Only the number is needed: how many lines of the records include "their"?

####################

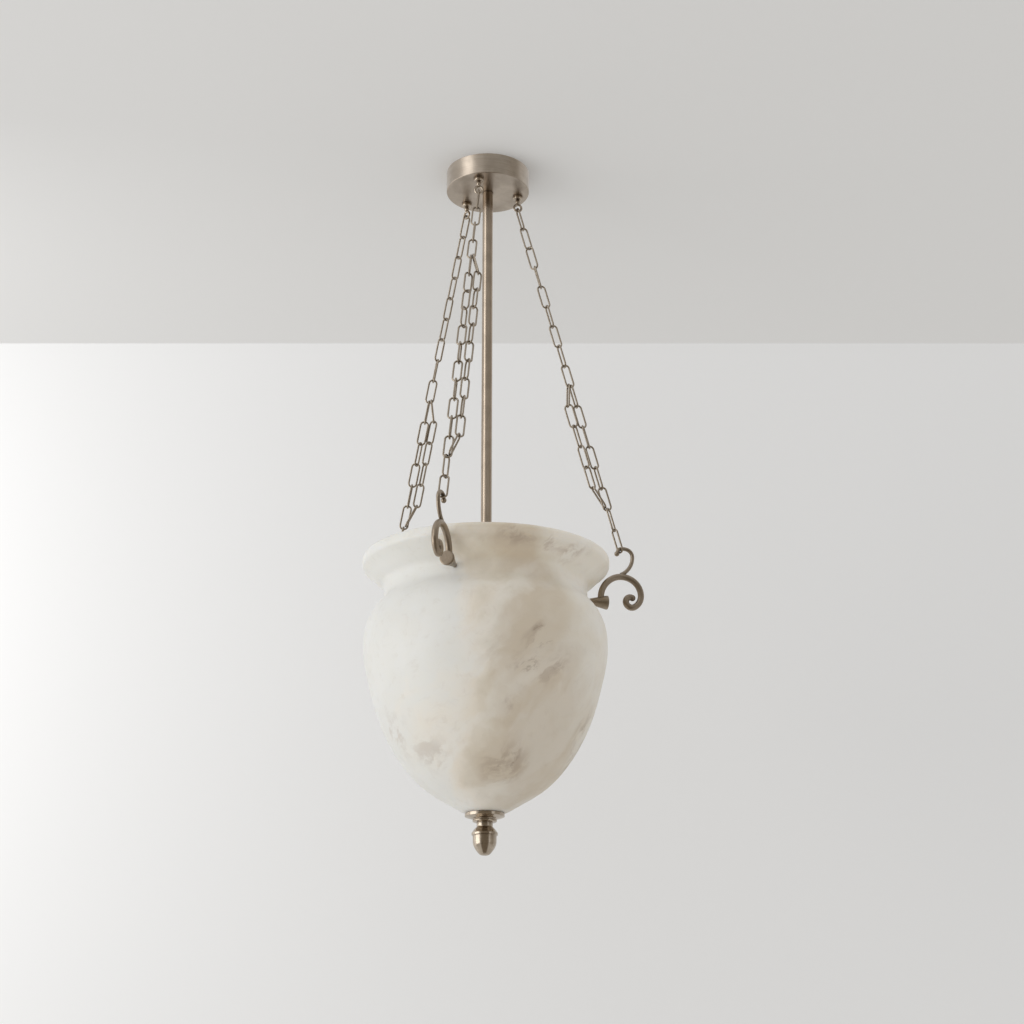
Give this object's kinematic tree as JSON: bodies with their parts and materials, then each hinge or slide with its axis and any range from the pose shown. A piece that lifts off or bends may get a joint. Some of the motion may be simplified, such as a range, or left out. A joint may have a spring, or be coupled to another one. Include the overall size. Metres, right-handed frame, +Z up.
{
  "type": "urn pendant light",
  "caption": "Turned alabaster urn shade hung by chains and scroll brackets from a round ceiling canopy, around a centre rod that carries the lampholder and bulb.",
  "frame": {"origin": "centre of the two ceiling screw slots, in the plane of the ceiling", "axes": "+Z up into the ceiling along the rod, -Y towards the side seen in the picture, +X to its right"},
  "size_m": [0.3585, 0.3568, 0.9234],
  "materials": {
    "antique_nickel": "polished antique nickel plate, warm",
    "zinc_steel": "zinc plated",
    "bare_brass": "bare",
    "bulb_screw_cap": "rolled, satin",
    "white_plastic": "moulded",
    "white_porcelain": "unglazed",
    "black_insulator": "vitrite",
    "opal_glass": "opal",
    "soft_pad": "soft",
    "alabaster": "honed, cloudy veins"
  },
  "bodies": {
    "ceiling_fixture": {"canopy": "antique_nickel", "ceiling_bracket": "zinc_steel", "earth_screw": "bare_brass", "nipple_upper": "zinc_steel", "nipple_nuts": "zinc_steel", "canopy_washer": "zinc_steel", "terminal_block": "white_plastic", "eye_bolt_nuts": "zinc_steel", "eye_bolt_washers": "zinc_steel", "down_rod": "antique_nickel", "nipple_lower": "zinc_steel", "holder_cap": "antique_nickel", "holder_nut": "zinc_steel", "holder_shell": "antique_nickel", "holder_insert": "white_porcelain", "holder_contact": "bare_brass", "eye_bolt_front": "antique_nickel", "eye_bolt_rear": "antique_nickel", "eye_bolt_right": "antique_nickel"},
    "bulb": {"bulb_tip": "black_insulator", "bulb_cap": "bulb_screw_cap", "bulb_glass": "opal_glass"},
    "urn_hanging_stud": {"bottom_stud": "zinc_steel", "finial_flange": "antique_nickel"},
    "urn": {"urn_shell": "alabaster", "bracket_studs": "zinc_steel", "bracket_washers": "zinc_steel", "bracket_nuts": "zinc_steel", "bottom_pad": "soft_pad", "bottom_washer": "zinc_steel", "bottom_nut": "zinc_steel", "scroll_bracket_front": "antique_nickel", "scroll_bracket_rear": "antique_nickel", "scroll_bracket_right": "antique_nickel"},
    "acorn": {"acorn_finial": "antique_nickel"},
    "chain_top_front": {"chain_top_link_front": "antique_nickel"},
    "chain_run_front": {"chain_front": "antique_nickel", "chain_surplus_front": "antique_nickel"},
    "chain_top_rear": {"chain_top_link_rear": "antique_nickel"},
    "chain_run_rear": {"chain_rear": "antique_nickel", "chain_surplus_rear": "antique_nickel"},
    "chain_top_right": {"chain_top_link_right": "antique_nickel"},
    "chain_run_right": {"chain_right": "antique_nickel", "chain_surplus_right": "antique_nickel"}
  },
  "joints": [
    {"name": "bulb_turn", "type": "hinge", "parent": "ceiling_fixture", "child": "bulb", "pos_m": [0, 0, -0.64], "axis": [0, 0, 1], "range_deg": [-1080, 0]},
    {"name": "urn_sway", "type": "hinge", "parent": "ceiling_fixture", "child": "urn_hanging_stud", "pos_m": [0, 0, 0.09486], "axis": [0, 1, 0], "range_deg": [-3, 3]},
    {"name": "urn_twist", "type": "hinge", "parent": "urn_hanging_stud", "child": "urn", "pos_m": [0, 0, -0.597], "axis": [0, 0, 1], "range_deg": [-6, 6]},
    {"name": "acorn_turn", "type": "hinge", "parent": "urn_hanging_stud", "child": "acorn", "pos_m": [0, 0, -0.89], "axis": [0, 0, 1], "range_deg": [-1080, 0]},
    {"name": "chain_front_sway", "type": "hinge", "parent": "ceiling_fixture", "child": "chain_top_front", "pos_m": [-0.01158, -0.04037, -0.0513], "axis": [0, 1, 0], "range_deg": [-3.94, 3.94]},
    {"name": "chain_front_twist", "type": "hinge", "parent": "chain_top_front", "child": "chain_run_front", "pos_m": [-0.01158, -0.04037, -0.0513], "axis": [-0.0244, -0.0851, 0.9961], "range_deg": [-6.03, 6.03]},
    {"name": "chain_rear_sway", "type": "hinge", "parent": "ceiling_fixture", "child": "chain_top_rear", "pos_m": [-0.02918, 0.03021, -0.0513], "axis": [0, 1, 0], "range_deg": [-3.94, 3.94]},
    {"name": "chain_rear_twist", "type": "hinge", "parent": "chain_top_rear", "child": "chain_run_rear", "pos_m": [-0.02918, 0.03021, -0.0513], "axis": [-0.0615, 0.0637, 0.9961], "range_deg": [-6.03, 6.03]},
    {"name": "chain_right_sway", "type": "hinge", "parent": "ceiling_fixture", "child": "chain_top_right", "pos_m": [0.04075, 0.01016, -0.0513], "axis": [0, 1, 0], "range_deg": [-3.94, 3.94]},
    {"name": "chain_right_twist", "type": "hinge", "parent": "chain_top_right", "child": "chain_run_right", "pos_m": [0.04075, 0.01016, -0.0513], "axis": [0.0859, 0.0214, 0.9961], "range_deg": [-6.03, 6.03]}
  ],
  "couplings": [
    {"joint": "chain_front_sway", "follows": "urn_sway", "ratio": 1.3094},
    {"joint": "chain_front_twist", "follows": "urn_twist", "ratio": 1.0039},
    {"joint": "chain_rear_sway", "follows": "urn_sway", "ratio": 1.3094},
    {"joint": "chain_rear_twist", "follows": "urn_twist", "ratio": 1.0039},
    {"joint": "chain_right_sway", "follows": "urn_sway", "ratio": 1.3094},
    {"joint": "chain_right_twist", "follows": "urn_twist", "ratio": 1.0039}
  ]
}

####################

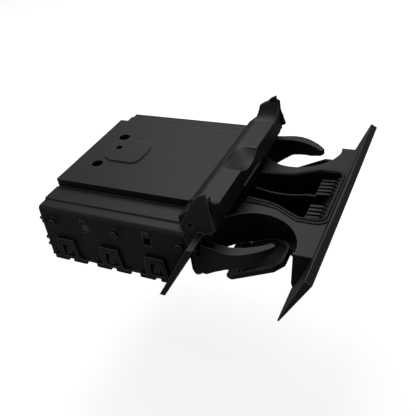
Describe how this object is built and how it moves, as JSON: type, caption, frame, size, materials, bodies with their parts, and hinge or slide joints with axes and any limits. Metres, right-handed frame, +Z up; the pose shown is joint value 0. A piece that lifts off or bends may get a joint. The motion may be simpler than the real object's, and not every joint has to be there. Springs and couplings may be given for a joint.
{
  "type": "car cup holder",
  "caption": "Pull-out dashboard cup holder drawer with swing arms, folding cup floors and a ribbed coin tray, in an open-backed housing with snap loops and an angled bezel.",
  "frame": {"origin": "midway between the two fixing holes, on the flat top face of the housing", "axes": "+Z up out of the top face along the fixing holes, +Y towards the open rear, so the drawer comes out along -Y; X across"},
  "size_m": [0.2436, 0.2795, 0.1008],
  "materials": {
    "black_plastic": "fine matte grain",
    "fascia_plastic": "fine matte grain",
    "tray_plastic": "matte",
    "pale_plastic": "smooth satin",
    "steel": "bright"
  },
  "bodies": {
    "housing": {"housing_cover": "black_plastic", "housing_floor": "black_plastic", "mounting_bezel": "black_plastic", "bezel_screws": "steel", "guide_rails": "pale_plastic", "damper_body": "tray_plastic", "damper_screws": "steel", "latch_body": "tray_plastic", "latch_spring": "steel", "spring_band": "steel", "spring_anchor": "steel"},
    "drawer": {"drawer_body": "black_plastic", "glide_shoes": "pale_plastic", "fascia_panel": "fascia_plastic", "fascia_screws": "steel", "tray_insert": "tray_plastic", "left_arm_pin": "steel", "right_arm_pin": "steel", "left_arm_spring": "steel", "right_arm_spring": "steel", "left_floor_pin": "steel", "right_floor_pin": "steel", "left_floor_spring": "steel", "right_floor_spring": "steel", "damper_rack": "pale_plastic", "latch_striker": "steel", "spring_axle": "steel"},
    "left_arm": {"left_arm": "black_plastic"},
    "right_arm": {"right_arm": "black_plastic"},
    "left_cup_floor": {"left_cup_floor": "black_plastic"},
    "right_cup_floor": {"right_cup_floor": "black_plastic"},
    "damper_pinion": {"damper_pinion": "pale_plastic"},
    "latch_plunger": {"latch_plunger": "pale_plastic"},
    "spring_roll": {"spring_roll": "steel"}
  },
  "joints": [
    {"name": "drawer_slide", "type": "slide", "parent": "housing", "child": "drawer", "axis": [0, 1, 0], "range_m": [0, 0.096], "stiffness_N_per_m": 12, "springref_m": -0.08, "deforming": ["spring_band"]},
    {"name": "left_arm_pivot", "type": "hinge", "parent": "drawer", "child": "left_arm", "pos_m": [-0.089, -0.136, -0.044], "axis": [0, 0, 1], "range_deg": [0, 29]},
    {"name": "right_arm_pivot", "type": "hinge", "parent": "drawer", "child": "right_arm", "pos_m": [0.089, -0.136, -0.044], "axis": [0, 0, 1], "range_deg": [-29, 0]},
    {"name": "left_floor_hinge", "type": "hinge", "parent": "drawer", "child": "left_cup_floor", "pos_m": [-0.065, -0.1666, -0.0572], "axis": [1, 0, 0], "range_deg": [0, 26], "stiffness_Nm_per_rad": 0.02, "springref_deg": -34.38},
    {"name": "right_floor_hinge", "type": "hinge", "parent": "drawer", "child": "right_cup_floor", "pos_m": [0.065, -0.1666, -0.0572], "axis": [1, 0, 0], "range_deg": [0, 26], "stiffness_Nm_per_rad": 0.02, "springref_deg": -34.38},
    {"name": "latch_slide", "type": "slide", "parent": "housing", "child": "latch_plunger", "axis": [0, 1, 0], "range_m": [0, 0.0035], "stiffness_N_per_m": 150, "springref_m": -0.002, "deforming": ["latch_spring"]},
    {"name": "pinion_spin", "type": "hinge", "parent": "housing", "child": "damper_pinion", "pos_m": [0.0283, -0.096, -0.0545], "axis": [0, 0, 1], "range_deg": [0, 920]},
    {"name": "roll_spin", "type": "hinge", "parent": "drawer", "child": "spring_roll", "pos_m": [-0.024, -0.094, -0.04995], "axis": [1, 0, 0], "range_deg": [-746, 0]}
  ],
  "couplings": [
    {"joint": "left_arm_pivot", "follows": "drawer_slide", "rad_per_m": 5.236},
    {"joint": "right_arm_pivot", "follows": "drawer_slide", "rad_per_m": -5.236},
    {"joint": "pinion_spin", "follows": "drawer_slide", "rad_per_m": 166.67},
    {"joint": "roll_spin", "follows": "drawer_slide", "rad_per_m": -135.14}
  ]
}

####################

* _Result_: 2